The first permanent presence of Ottoman armies in Bosnia was established in 1414, after the region near Donji Vakuf (known as Bosnian Skoplje in medieval times) was captured. In period between 1414 and 1418, the Ottoman Empire conquered Foča, Pljevlja, Čajniče and Nevesinje. During the same year Višegrad and Sokol were captured too.

In 1415, Sandalj Hranić, who controlled today's eastern Herzegovina, became an Ottoman vassal.

Isa-Beg Isaković organized in 1455 one of the first Ottoman censuses in the western Balkans.

By the end of this period, in the 1460s, the territory of the Kingdom of Bosnia was significantly reduced, with the Ottoman Empire controlling the entirety of today's eastern Bosnia, as far north as Šamac, and Herceg Stjepan under control of all of today's Herzegovina as far north as Glamoč.

==Sanjaks==
The Ottoman conquest of the Kingdom of Bosnia ended in 1463 with the death of King Stjepan Tomašević.
The Siege of Jajce ensued shortly thereafter in which the Kingdom of Hungary retook the Jajce Fortress. The victory was hailed at Matthias Corvinus's court as a restoration of the Kingdom of Bosnia, then under Hungarian sovereignty. The Hungarians formed the Banate of Jajce after that.

Isa-beg became the first sanjakbey of the Bosnian Sanjak in 1464.

After taking the Kingdom of Bosnia in 1463, Mahmud Pasha also invaded Herzegovina and besieged Blagaj after which Herceg Stjepan conceded a truce that required ceding all of his lands north of Blagaj to the Ottomans.

The Ottoman territory in Bosnia continued to be expanded into newly-established sanjaks: the Sanjak of Herzegovina was formed in the 1470, subordinated to the beglerbey of Rumelia like the Bosnian sanjak. In 1480, the Sanjak of Zvornik was formed but subordinated to the Beglerbey of Budim.

Even though the Bosnian Kingdom fell, there were several fortresses that resisted much longer - the last fortress in Herzegovina fell in 1481. The House of Kosača maintained the Duchy of Saint Sava as an Ottoman vassal state until 1482.

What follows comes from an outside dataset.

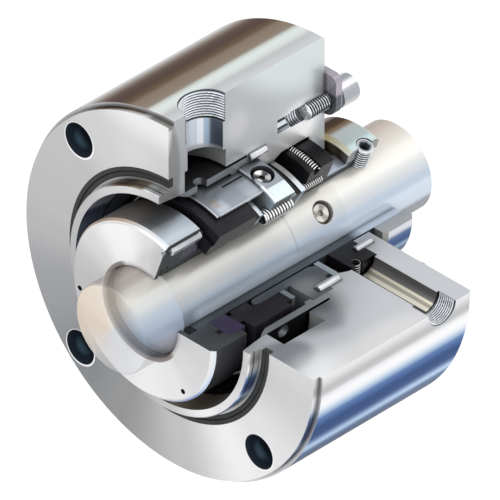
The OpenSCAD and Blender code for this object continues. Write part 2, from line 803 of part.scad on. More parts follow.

In 1481, after the death of Mehmed II, Matthias Corvinus invaded Bosnia again and reached Vrhbosna (Sarajevo), but all of those gains were undone within a year.

In the 1530s, the Kingdom of Hungary had remained in control of the forts on the south bank of the Sava and Jajce. Jajce Fortress was finally taken by the Ottomans in 1527.

The House of Berislavić controlled the region of Usora in the north until it in turn succumbed in the 1530s.

Parts of southwestern Bosnia were sectioned into the Sanjak of Klis, which was formed in 1537 subordinated to the Eyalet of Rumelia.

==Aftermath==
The Eyalet of Bosnia was established in 1580.

In 1592 with the fall of Bihać it reached the westernmost frontiers of what is modern Bosnia, and the modern western border of Bosnia was established. After that the territory of today's Bosnia and Herzegovina remained largely undisturbed under Ottoman rule until 1689 and the Great Turkish War.